By Dan Moshenberg
Friday, November 25, 2011, was International Day for the Elimination of Violence Against Women, the twelfth one since the United Nations 1999 resolution. November 25 is the beginning of 16 Days of Activism Against Gender Violence, a campaign which formally began November 25, 1991, twenty years ago.
Around the world, women and men are organizing events, workshops, vigils. Artists, such as Zanele Muholi, are articulating both the horror and the hope in their works and exhibitions. Activists and healers, like those of Rape Crisis Cape Town Trust, journey by bus to the homes and communities of their neighbors, near and distant, and engage in intensive discussions about sexual violence, about sexual freedom, about democracy.
Violence against women is global. It occurs everywhere and all the time. In households, in work places, in schools and hospitals, in police stations and prisons, in social movements, in political parties, in trade unions. Everywhere. All the time. The threat of violence against women is always already in the air.
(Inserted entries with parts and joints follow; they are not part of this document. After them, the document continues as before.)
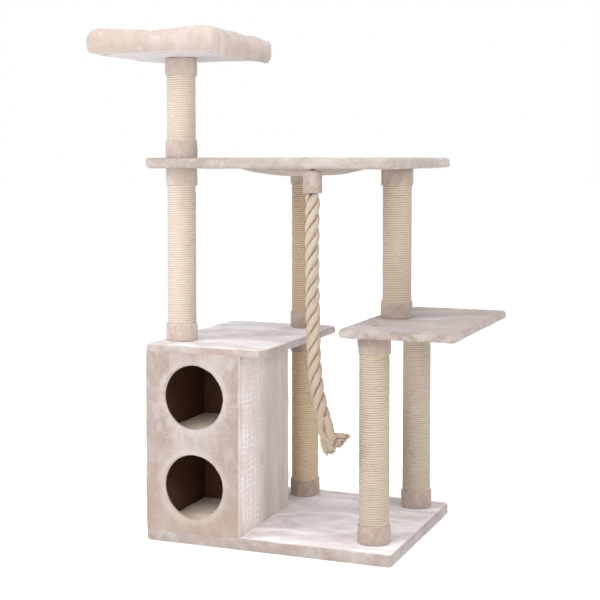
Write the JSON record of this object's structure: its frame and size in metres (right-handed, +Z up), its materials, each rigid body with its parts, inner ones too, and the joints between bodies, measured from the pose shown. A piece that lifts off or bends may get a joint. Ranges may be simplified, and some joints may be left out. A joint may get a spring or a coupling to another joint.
{
  "type": "cat tree",
  "caption": "Plush and sisal cat tree with a two-room condo, platforms on scratching posts, a hollow to lie in, a padded bed on top and a hanging play rope.",
  "frame": {"origin": "middle of the whole tree's bounding box, on the floor", "axes": "+Z up, the condo's doorways face -Y, +X towards the side platform"},
  "size_m": [1.004, 0.679, 1.384],
  "materials": {
    "plush": "short cream plush pile, matt, slightly crushed",
    "sisal": "wound natural sisal cord, matt and hairy",
    "rope_fibre": "thick three-strand natural fibre rope, matt",
    "chipboard": "raw chipboard",
    "cardboard": "raw grey-brown spiral-wound tube",
    "steel": "zinc plated"
  },
  "bodies": {
    "root": {"base_board": "chipboard", "base_cover": "plush", "bed_board": "chipboard", "bed_nest": "plush", "bolt_base_rear_post": "steel", "bolt_base_right_front_post": "steel", "bolt_base_right_rear_post": "steel", "bolt_bed": "steel", "bolt_landing_left_post": "steel", "bolt_side_platform_front_post": "steel", "bolt_side_platform_rear_post": "steel", "bolt_side_platform_upper_post": "steel", "bolt_top_platform_rear_post": "steel", "bolt_top_platform_right_post": "steel", "condo_back": "chipboard", "condo_cover": "plush", "condo_front": "chipboard", "condo_left": "chipboard", "condo_right": "chipboard", "condo_shelf": "chipboard", "landing_board": "chipboard", "landing_cover": "plush", "left_post_collar_low": "plush", "left_post_collar_top": "plush", "left_post_sisal": "sisal", "left_post_tube": "cardboard", "left_upper_post_collar_low": "plush", "left_upper_post_collar_top": "plush", "left_upper_post_sisal": "sisal", "left_upper_post_tube": "cardboard", "platform_hollow": "plush", "rear_post_collar_low": "plush", "rear_post_collar_top": "plush", "rear_post_sisal": "sisal", "rear_post_tube": "cardboard", "rear_upper_post_collar_low": "plush", "rear_upper_post_collar_top": "plush", "rear_upper_post_sisal": "sisal", "rear_upper_post_tube": "cardboard", "right_front_post_collar_low": "plush", "right_front_post_collar_top": "plush", "right_front_post_sisal": "sisal", "right_front_post_tube": "cardboard", "right_rear_post_collar_low": "plush", "right_rear_post_collar_top": "plush", "right_rear_post_sisal": "sisal", "right_rear_post_tube": "cardboard", "right_upper_post_collar_low": "plush", "right_upper_post_collar_top": "plush", "right_upper_post_sisal": "sisal", "right_upper_post_tube": "cardboard", "side_platform_board": "chipboard", "side_platform_cover": "plush", "stud_left_post": "steel", "stud_rear_post": "steel", "top_platform_board": "chipboard", "top_platform_cover": "plush"},
    "rope_sleeve": {"rope_sleeve": "plush"},
    "rope": {"rope": "rope_fibre", "rope_knot": "rope_fibre"}
  },
  "joints": [
    {"name": "rope_sleeve_swing", "type": "hinge", "parent": "root", "child": "rope_sleeve", "pos_m": [0.112, -0.2005, 1.011], "axis": [0, 1, 0], "range_deg": [-5, 10]},
    {"name": "rope_swing", "type": "hinge", "parent": "rope_sleeve", "child": "rope", "pos_m": [0.112, -0.2005, 0.9413], "axis": [1, 0, 0], "range_deg": [-45, 30]}
  ]
}
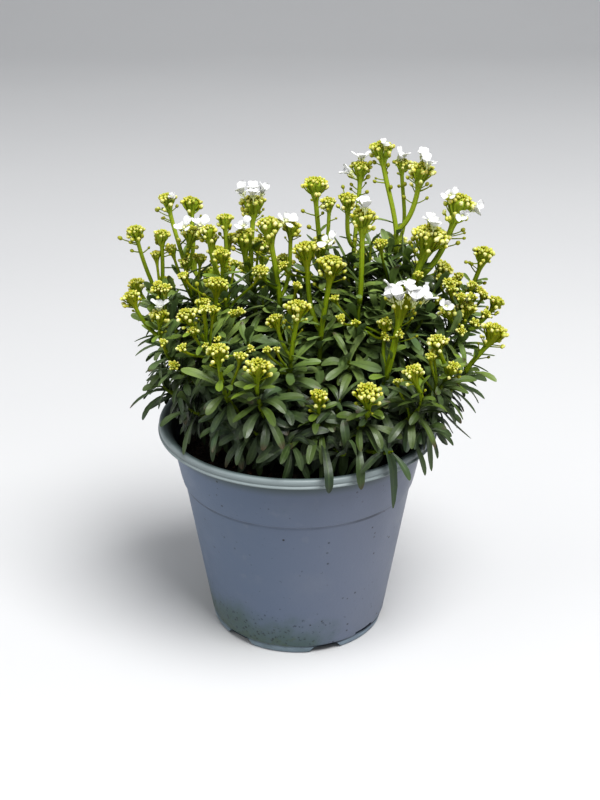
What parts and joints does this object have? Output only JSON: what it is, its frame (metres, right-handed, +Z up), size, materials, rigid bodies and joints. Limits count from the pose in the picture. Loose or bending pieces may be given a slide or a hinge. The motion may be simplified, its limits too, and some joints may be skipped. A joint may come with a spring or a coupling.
{
  "type": "potted evergreen candytuft in bud",
  "caption": "Bushy evergreen candytuft with narrow dark leaves, knobbly yellow-green bud heads and a few white flowers, growing in a thin round plastic nursery pot.",
  "frame": {"origin": "centre of the pot's underside, on the flat pad that it stands on", "axes": "+Z up along the pot's axis, -Y towards the viewer of the picture, +X to that viewer's right"},
  "size_m": [0.1705, 0.1349, 0.2283],
  "materials": {
    "pot_plastic": "satin blue-grey moulded plastic, bluer on one side and greyer on the other, with dusty specks, water marks and a green algae stain low down",
    "potting_soil": "nearly black, crumbly peat compost with small red-brown bits",
    "leaf": "leathery dark green, slightly bluish, with a soft sheen, yellower under the heads",
    "bud": "smooth yellow-green stalks and buds, paler and creamier at the buds' tips",
    "petal": "soft matte white petals with a greenish yellow middle"
  },
  "bodies": {
    "root": {"pot": "pot_plastic", "soil": "potting_soil", "leafy_stem_back_left": "leaf", "leafy_stem_back_left_mid": "leaf", "leafy_stem_back_mid": "leaf", "leafy_stem_back_right": "leaf", "leafy_stem_front_left": "leaf", "leafy_stem_front_left_mid": "leaf", "leafy_stem_front_mid": "leaf", "leafy_stem_front_right": "leaf", "leafy_stem_left": "leaf", "leafy_stem_left_mid": "leaf", "leafy_stem_mid": "leaf", "leafy_stem_mid_left": "leaf", "leafy_stem_mid_right": "leaf", "leafy_stem_rear_left": "leaf", "leafy_stem_rear_left_mid": "leaf", "leafy_stem_rear_right": "leaf", "leafy_stem_rear_right_mid": "leaf", "leafy_stem_right": "leaf", "leafy_stem_right_high": "leaf", "leafy_stem_right_low": "leaf", "spray_back_left_1": "bud", "spray_back_left_mid_1": "bud", "spray_back_mid_1": "bud", "spray_back_mid_2": "bud", "spray_back_right_1": "bud", "spray_front_left_1": "bud", "spray_front_left_2": "bud", "spray_front_left_mid_1": "bud", "spray_front_left_mid_2": "bud", "spray_front_mid_1": "bud", "spray_front_mid_2": "bud", "spray_front_right_1": "bud", "spray_front_right_2": "bud", "spray_left_1": "bud", "spray_left_2": "bud", "spray_left_mid_1": "bud", "spray_left_mid_2": "bud", "spray_mid_1": "bud", "spray_mid_left_1": "bud", "spray_mid_right_1": "bud", "spray_mid_right_2": "bud", "spray_rear_left_1": "bud", "spray_rear_left_2": "bud", "spray_rear_left_mid_1": "bud", "spray_rear_right_1": "bud", "spray_rear_right_mid_1": "bud", "spray_right_1": "bud", "spray_right_2": "bud", "spray_right_high_1": "bud", "spray_right_low_1": "bud", "flowers_spray_back_left_mid_1": "petal", "flowers_spray_back_mid_1": "petal", "flowers_spray_back_right_1": "petal", "flowers_spray_left_1": "petal", "flowers_spray_mid_right_1": "petal", "flowers_spray_mid_right_2": "petal", "flowers_spray_right_1": "petal", "flowers_spray_right_high_1": "petal"}
  },
  "joints": []
}
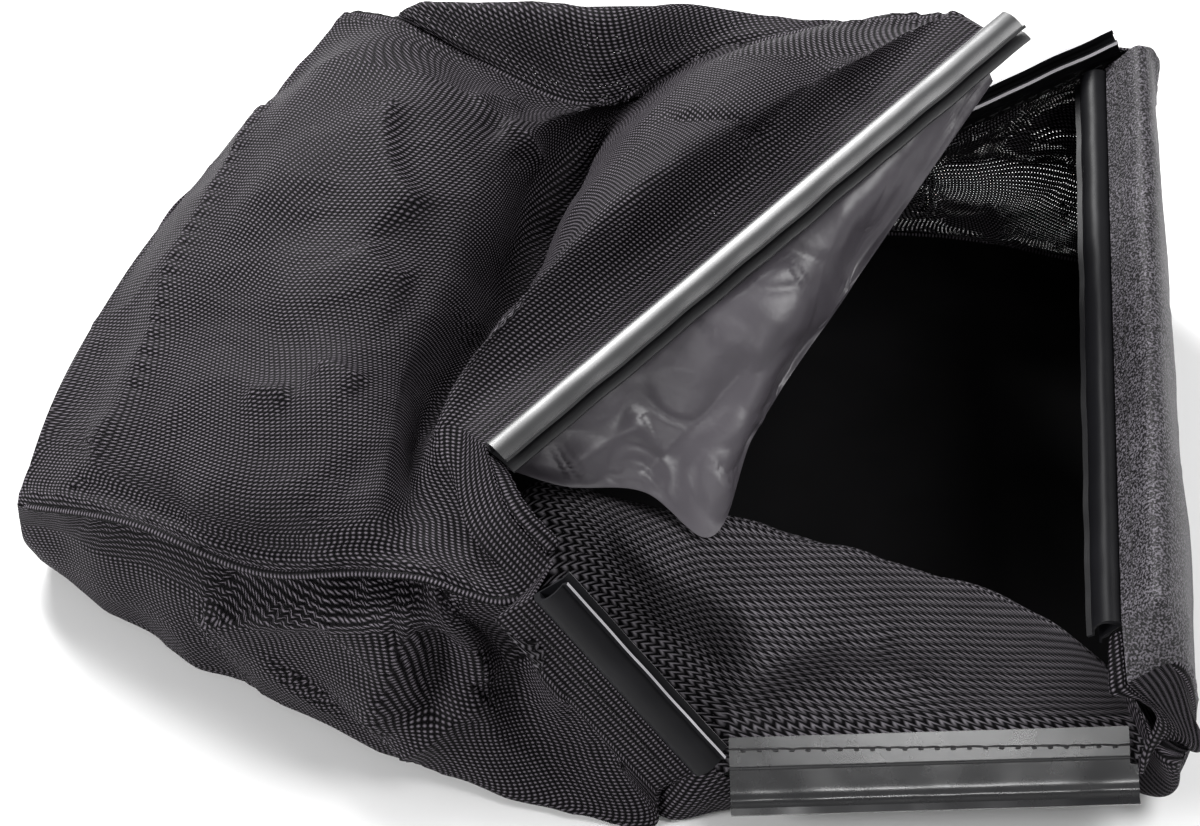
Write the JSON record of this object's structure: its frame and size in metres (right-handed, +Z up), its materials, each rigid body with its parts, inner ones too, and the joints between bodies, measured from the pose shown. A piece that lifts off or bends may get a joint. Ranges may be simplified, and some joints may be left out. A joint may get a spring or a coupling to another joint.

It’s an environmental hazard women face every day.
So, it is with some confusion that one notes the invitation by the Guardian, issued on November 25: “16 days of activism to stop global violence against women begins today. We want you to write for us about how change can be brought about in developing countries”.
Setting aside the division of the globe into “developing” and “developed”, the question remains, “Why?” Why “developing countries”? Do the Native women of the United States and Canada not count? Do the women of color, especially migrant and immigrant women, across Europe, Canada, the United States not count? Do all the women and girls across Europe, in the United States and Canada, who suffer, and organize to end and eliminate, domestic violence, do then not count?
The 16 Days of Activism to End Gender Violence emerged from a conversation among 23 women … from around the world. They spoke as a united group who recognized their differences and their shared experiences. They continue to do so. Violence against women is not a function of “under-development.” It doesn’t happen `over there’. It happens here … and here … and here … and here … and …
So, write to, and for, the Guardian, wherever you are. Share the news of the mixed things of organizing efforts, of the difficulties, successes, despondencies, joys. Make sure they find out that, when it comes to violence against women, another map is necessary, and another world is possible.